| Short task |
Each line should be copied exactly.

| Task inputs |

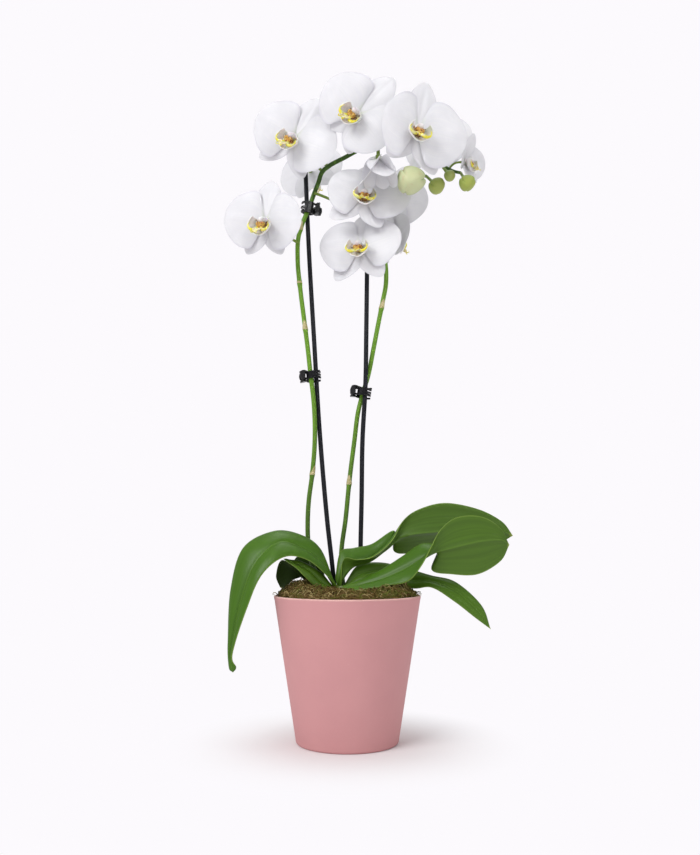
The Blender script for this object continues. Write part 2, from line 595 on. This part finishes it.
def petal_material():
    """White petal: faint cool veins along it, greenish at its root, and a satin surface."""
    s = Surface("petal_white", Roughness=0.5, Specular_IOR_Level=0.35, Subsurface_Weight=0.25,
                Subsurface_Scale=0.004, Subsurface_Radius=(1.0, 0.9, 0.9), Sheen_Weight=0.15,
                Sheen_Roughness=0.4)
    u, v, _ = s.marks
    wide = s.math("ABSOLUTE", u)
    veins, fine = s.veins(26, 1.3), s.veins(75, 2.4)
    paint = PETAL_COLOURS
    colour = s.mix(s.rise(s.noise(45, 3), 0.35, 0.7), paint["shade"], paint["white"])
    colour = s.mix(s.rise(veins, 0.46, 0.62, 0.20, 0), colour, paint["vein"])
    colour = s.mix(s.rise(fine, 0.52, 0.70, 0, 0.12), colour, paint["fine_vein"])
    colour = s.mix(s.rise(wide, 0.88, 1.0, 0, 0.45), colour, paint["edge"])
    colour = s.mix(s.rise(wide, 0.0, 0.045, 0.16, 0), colour, paint["midline"])
    colour = s.mix(s.rise(v, 0.0, 0.16, 0.6, 0), colour, paint["root"])
    s.set(Base_Color=colour)
    s.bump(s.math("ADD", fine, s.math("MULTIPLY", veins, 1.5)), 0.00012, 0.3)
    return s.material


def stalk_material(name, low, high, top_height, arch=None):
    """Smooth green stem, darker low down and at its arch, with faint streaks and small scars."""
    s = Surface(name, Roughness=0.42, Specular_IOR_Level=0.3)
    height = s.split(s.where)[2]
    colour = s.mix(s.rise(height, RIM, top_height), low, high)
    if arch:
        colour = s.mix(s.rise(height, *ARCH_HEIGHTS), colour, arch)
    streaks = s.rise(s.noise(240, 3, stretch=(1, 1, 0.12)), 0.5, 0.72, 0, 0.45)
    colour = s.mix(streaks, colour, 1.5 * np.array(high))
    colour = s.mix(s.rise(s.noise(330, 3), 0.68, 0.76, 0, 0.6), colour, STALK_SCAR)
    s.set(Base_Color=colour)
    s.bump(s.noise(500, 3, stretch=(1, 1, 0.2)), 0.0002, 0.4)
    return s.material


def plain_material(name):
    """Two mottled colours and a fine relief."""
    first, second, smoothest, roughest, scale, depth, constants = PLAIN_FINISHES[name]
    s = Surface(name, **constants)
    s.set(Base_Color=s.mix(s.rise(s.noise(scale, 4), 0.35, 0.68), first, second),
          Roughness=s.rise(s.noise(scale * 2.3, 3), 0.3, 0.7, smoothest, roughest))
    s.bump(s.noise(scale * 4, 3), depth, 0.5)
    return s.material


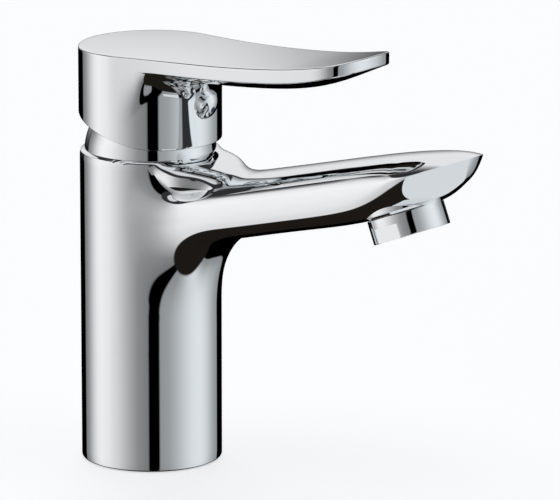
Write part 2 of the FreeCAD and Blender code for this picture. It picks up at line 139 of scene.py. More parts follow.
class Skin:
    """Collects patches of quads, in millimetres, and welds them into one clean mesh."""

    def __init__(self, name: str) -> None:
        """Starts an empty skin for a piece of this name."""
        self.name = name
        self.points: list[Points] = []
        self.faces: list[tuple[int, ...]] = []
        self.count = 0

    def patch(self, grid: Points, wrap: bool = False) -> "Skin":
        """Adds a grid of points as quads.

        Args:
            grid: rows by columns by 3.
            wrap: whether the last column joins the first.

        Returns:
            This skin, so that calls can follow each other.
        """
        rows, columns = grid.shape[:2]
        index = np.arange(rows * columns).reshape(rows, columns) + self.count
        nxt = np.roll(index, -1, axis=1) if wrap else index[:, 1:]
        cur = index if wrap else index[:, :-1]
        quads = np.stack([cur[:-1], nxt[:-1], nxt[1:], cur[1:]], -1).reshape(-1, 4)
        self.faces.extend(map(tuple, quads.tolist()))
        self.points.append(grid.reshape(-1, 3))
        self.count += rows * columns
        return self

    def plate(self, outer: Points, holes: list[Points]) -> "Skin":
        """Adds a flat plate between an outer ring of points and round holes.

        Args:
            outer: points of the outer edge.
            holes: rings of points, one to a hole.

        Returns:
            This skin, so that calls can follow each other.
        """
        work = bmesh.new()
        for ring in [outer] + holes:
            verts = [work.verts.new(p) for p in ring]
            for a, b in zip(verts, verts[1:] + verts[:1]):
                work.edges.new((a, b))
        bmesh.ops.triangle_fill(work, edges=work.edges[:], use_beauty=True)
        work.verts.index_update()
        self.faces.extend(tuple(v.index + self.count for v in face.verts) for face in work.faces)
        self.points.append(np.array([v.co[:] for v in work.verts]))
        self.count += len(work.verts)
        work.free()
        return self

    def finish(self, material: bpy.types.Material, body: Body, slot: str, replaces: tuple[str, ...] = (),
               sharp_deg: float = 32.0, weld_mm: float = 0.002) -> bpy.types.Object:
        """Makes the object, rides it on its body and hides the CAD nodes that it stands for.

        Args:
            material: the finish.
            body: the body that it rides on.
            slot: the record's material slot; not used.
            replaces: CAD nodes that it stands for.
            sharp_deg: edges that turn by more than this stay crisp.
            weld_mm: points closer than this are one.

        Returns:
            The new object.
        """
        mesh = bpy.data.meshes.new(self.name)
        mesh.from_pydata((np.concatenate(self.points) * MM).tolist(), [], self.faces)
        work = bmesh.new()
        work.from_mesh(mesh)
        bmesh.ops.remove_doubles(work, verts=work.verts[:], dist=weld_mm * MM)
        bmesh.ops.dissolve_degenerate(work, edges=work.edges[:], dist=weld_mm * MM)
        bmesh.ops.recalc_face_normals(work, faces=work.faces[:])
        open_edges = sum(not edge.is_manifold for edge in work.edges)
        work.to_mesh(mesh)
        work.free()
        mesh.shade_smooth()
        mesh.set_sharp_from_angle(angle=math.radians(sharp_deg))
        mesh.materials.append(material)
        piece = bpy.data.objects.new(self.name, mesh)
        bpy.context.collection.objects.link(piece)
        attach(piece, body.value)
        if replaces:
            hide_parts(*replaces)
        LOG.info("%s: %d faces, %d open edges", self.name, len(mesh.polygons), open_edges)
        return piece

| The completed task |
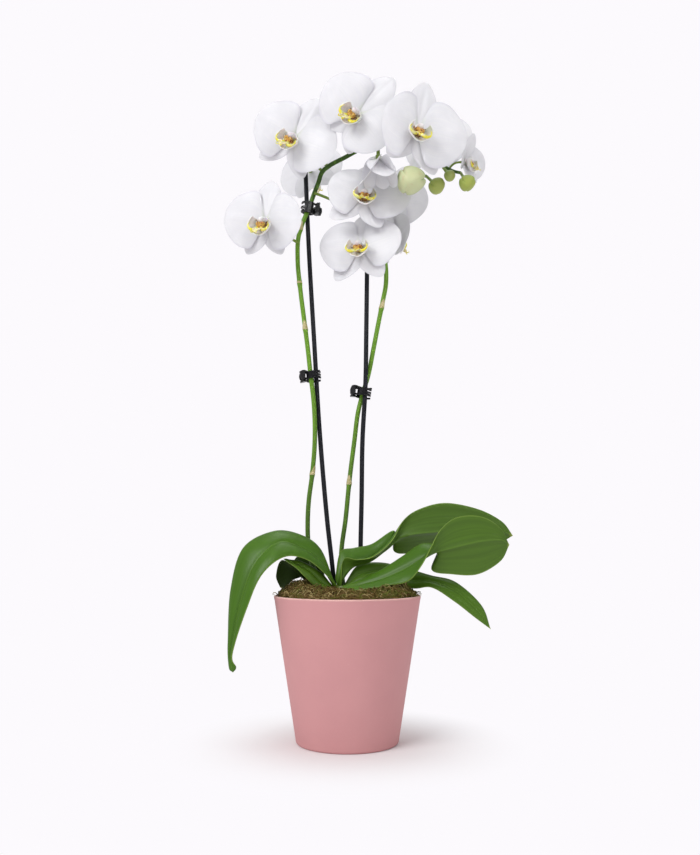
The Blender script for this object continues. Write part 2, from line 595 on. This part finishes it.
def petal_material():
    """White petal: faint cool veins along it, greenish at its root, and a satin surface."""
    s = Surface("petal_white", Roughness=0.5, Specular_IOR_Level=0.35, Subsurface_Weight=0.25,
                Subsurface_Scale=0.004, Subsurface_Radius=(1.0, 0.9, 0.9), Sheen_Weight=0.15,
                Sheen_Roughness=0.4)
    u, v, _ = s.marks
    wide = s.math("ABSOLUTE", u)
    veins, fine = s.veins(26, 1.3), s.veins(75, 2.4)
    paint = PETAL_COLOURS
    colour = s.mix(s.rise(s.noise(45, 3), 0.35, 0.7), paint["shade"], paint["white"])
    colour = s.mix(s.rise(veins, 0.46, 0.62, 0.20, 0), colour, paint["vein"])
    colour = s.mix(s.rise(fine, 0.52, 0.70, 0, 0.12), colour, paint["fine_vein"])
    colour = s.mix(s.rise(wide, 0.88, 1.0, 0, 0.45), colour, paint["edge"])
    colour = s.mix(s.rise(wide, 0.0, 0.045, 0.16, 0), colour, paint["midline"])
    colour = s.mix(s.rise(v, 0.0, 0.16, 0.6, 0), colour, paint["root"])
    s.set(Base_Color=colour)
    s.bump(s.math("ADD", fine, s.math("MULTIPLY", veins, 1.5)), 0.00012, 0.3)
    return s.material


def stalk_material(name, low, high, top_height, arch=None):
    """Smooth green stem, darker low down and at its arch, with faint streaks and small scars."""
    s = Surface(name, Roughness=0.42, Specular_IOR_Level=0.3)
    height = s.split(s.where)[2]
    colour = s.mix(s.rise(height, RIM, top_height), low, high)
    if arch:
        colour = s.mix(s.rise(height, *ARCH_HEIGHTS), colour, arch)
    streaks = s.rise(s.noise(240, 3, stretch=(1, 1, 0.12)), 0.5, 0.72, 0, 0.45)
    colour = s.mix(streaks, colour, 1.5 * np.array(high))
    colour = s.mix(s.rise(s.noise(330, 3), 0.68, 0.76, 0, 0.6), colour, STALK_SCAR)
    s.set(Base_Color=colour)
    s.bump(s.noise(500, 3, stretch=(1, 1, 0.2)), 0.0002, 0.4)
    return s.material


def plain_material(name):
    """Two mottled colours and a fine relief."""
    first, second, smoothest, roughest, scale, depth, constants = PLAIN_FINISHES[name]
    s = Surface(name, **constants)
    s.set(Base_Color=s.mix(s.rise(s.noise(scale, 4), 0.35, 0.68), first, second),
          Roughness=s.rise(s.noise(scale * 2.3, 3), 0.3, 0.7, smoothest, roughest))
    s.bump(s.noise(scale * 4, 3), depth, 0.5)
    return s.material


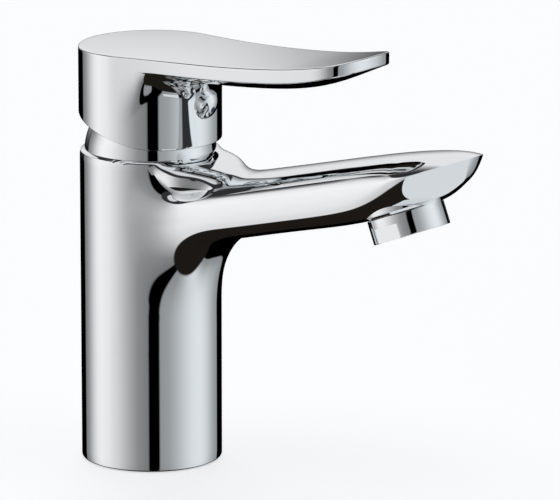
Write part 2 of the FreeCAD and Blender code for this picture. It picks up at line 139 of scene.py. More parts follow.
class Skin:
    """Collects patches of quads, in millimetres, and welds them into one clean mesh."""

    def __init__(self, name: str) -> None:
        """Starts an empty skin for a piece of this name."""
        self.name = name
        self.points: list[Points] = []
        self.faces: list[tuple[int, ...]] = []
        self.count = 0

    def patch(self, grid: Points, wrap: bool = False) -> "Skin":
        """Adds a grid of points as quads.

        Args:
            grid: rows by columns by 3.
            wrap: whether the last column joins the first.

        Returns:
            This skin, so that calls can follow each other.
        """
        rows, columns = grid.shape[:2]
        index = np.arange(rows * columns).reshape(rows, columns) + self.count
        nxt = np.roll(index, -1, axis=1) if wrap else index[:, 1:]
        cur = index if wrap else index[:, :-1]
        quads = np.stack([cur[:-1], nxt[:-1], nxt[1:], cur[1:]], -1).reshape(-1, 4)
        self.faces.extend(map(tuple, quads.tolist()))
        self.points.append(grid.reshape(-1, 3))
        self.count += rows * columns
        return self

    def plate(self, outer: Points, holes: list[Points]) -> "Skin":
        """Adds a flat plate between an outer ring of points and round holes.

        Args:
            outer: points of the outer edge.
            holes: rings of points, one to a hole.

        Returns:
            This skin, so that calls can follow each other.
        """
        work = bmesh.new()
        for ring in [outer] + holes:
            verts = [work.verts.new(p) for p in ring]
            for a, b in zip(verts, verts[1:] + verts[:1]):
                work.edges.new((a, b))
        bmesh.ops.triangle_fill(work, edges=work.edges[:], use_beauty=True)
        work.verts.index_update()
        self.faces.extend(tuple(v.index + self.count for v in face.verts) for face in work.faces)
        self.points.append(np.array([v.co[:] for v in work.verts]))
        self.count += len(work.verts)
        work.free()
        return self

    def finish(self, material: bpy.types.Material, body: Body, slot: str, replaces: tuple[str, ...] = (),
               sharp_deg: float = 32.0, weld_mm: float = 0.002) -> bpy.types.Object:
        """Makes the object, rides it on its body and hides the CAD nodes that it stands for.

        Args:
            material: the finish.
            body: the body that it rides on.
            slot: the record's material slot; not used.
            replaces: CAD nodes that it stands for.
            sharp_deg: edges that turn by more than this stay crisp.
            weld_mm: points closer than this are one.

        Returns:
            The new object.
        """
        mesh = bpy.data.meshes.new(self.name)
        mesh.from_pydata((np.concatenate(self.points) * MM).tolist(), [], self.faces)
        work = bmesh.new()
        work.from_mesh(mesh)
        bmesh.ops.remove_doubles(work, verts=work.verts[:], dist=weld_mm * MM)
        bmesh.ops.dissolve_degenerate(work, edges=work.edges[:], dist=weld_mm * MM)
        bmesh.ops.recalc_face_normals(work, faces=work.faces[:])
        open_edges = sum(not edge.is_manifold for edge in work.edges)
        work.to_mesh(mesh)
        work.free()
        mesh.shade_smooth()
        mesh.set_sharp_from_angle(angle=math.radians(sharp_deg))
        mesh.materials.append(material)
        piece = bpy.data.objects.new(self.name, mesh)
        bpy.context.collection.objects.link(piece)
        attach(piece, body.value)
        if replaces:
            hide_parts(*replaces)
        LOG.info("%s: %d faces, %d open edges", self.name, len(mesh.polygons), open_edges)
        return piece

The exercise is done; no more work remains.